- WHAT THIS TASK INVOLVES -
Say how many lines include the word "materials". Reply with nothing but the number.
** Start DATA IN THIS EXERCISE **
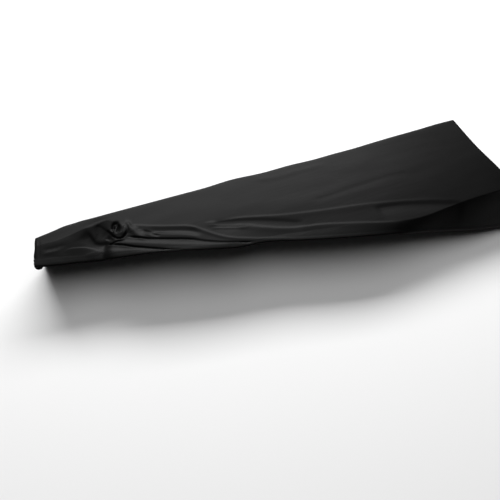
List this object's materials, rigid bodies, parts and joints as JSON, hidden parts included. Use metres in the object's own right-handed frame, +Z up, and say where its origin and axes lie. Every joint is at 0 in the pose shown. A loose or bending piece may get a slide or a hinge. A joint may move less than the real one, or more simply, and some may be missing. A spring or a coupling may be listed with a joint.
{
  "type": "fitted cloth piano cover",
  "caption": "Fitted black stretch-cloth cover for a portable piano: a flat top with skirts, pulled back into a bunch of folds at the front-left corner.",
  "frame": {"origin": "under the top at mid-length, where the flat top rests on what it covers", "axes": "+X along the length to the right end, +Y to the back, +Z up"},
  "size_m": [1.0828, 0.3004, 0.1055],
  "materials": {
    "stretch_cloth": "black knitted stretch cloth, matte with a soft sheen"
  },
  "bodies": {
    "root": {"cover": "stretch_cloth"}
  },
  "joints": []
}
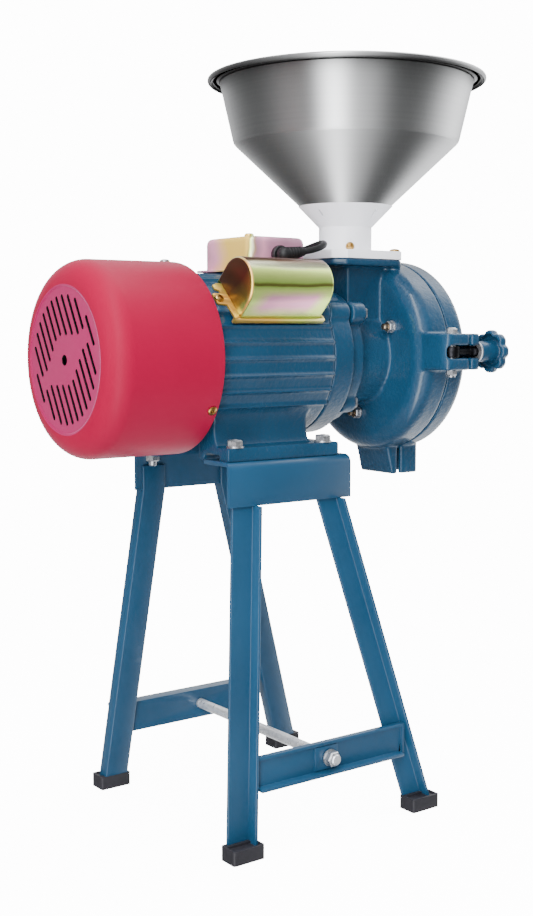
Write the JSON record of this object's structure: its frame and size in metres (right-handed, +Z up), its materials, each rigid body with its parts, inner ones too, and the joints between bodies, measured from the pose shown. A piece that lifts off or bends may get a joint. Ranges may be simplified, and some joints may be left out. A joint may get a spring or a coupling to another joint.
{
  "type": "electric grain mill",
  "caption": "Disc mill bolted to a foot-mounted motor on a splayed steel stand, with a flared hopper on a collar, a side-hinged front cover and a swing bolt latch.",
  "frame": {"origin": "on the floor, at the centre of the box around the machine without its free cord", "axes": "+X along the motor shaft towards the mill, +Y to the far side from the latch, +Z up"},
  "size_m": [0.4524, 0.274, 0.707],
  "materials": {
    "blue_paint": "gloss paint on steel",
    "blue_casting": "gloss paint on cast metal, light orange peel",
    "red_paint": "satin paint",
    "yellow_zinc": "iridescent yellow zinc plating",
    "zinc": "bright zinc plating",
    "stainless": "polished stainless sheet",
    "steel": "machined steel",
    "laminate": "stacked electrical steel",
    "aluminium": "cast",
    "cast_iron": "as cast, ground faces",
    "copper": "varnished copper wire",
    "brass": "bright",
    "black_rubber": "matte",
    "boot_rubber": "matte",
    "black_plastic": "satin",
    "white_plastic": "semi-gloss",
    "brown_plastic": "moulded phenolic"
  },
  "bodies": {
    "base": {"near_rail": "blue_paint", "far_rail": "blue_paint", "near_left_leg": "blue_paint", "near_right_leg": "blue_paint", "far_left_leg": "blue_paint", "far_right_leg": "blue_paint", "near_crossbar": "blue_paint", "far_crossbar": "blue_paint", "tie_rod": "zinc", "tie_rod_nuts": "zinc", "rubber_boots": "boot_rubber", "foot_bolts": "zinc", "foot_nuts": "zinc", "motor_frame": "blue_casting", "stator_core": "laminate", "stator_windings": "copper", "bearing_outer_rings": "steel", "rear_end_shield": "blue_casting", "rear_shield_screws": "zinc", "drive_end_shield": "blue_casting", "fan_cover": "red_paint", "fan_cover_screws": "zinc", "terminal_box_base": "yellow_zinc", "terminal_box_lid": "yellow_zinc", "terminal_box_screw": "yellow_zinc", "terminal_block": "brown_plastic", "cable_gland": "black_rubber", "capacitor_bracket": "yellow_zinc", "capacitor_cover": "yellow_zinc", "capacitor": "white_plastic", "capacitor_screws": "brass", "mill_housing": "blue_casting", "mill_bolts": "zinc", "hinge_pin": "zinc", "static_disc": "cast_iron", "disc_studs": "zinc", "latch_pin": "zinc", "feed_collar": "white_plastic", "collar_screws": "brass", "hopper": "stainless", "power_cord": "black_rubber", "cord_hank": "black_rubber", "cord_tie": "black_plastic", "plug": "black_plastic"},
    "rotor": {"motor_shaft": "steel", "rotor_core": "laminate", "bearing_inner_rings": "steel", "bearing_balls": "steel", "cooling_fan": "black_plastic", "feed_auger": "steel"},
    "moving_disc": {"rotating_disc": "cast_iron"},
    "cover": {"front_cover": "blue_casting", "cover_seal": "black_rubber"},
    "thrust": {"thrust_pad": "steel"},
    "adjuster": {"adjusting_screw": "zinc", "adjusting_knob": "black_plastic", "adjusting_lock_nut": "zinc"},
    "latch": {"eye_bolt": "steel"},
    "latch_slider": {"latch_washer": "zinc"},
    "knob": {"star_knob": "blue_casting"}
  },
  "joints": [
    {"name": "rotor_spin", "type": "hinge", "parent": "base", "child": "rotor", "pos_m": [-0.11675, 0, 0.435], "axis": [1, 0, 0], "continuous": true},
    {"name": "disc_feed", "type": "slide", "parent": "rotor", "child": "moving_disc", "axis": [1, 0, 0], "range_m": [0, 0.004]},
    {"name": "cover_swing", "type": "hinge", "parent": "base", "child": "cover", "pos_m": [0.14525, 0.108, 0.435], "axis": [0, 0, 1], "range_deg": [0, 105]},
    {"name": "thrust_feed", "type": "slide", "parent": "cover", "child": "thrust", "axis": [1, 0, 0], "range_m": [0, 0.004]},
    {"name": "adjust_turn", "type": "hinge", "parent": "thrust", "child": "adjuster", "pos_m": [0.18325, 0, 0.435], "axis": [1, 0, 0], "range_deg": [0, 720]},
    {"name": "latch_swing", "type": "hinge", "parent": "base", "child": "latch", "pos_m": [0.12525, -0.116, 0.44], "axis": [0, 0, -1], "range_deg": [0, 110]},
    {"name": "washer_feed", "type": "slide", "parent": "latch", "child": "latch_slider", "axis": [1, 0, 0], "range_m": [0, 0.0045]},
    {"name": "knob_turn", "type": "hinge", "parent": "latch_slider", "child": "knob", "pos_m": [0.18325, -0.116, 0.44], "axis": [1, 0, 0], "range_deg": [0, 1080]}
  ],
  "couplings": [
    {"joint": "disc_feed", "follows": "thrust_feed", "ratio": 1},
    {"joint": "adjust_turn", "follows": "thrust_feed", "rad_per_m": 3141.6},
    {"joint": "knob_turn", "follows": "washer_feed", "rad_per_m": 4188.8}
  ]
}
** End DATA IN THIS EXERCISE **
** Start DATA IN THIS EXERCISE **
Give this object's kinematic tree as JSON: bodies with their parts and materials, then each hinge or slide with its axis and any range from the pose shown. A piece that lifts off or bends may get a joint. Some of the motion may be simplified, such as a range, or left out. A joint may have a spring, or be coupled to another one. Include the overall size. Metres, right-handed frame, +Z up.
** End DATA IN THIS EXERCISE **
- CORRECT RESULT -
5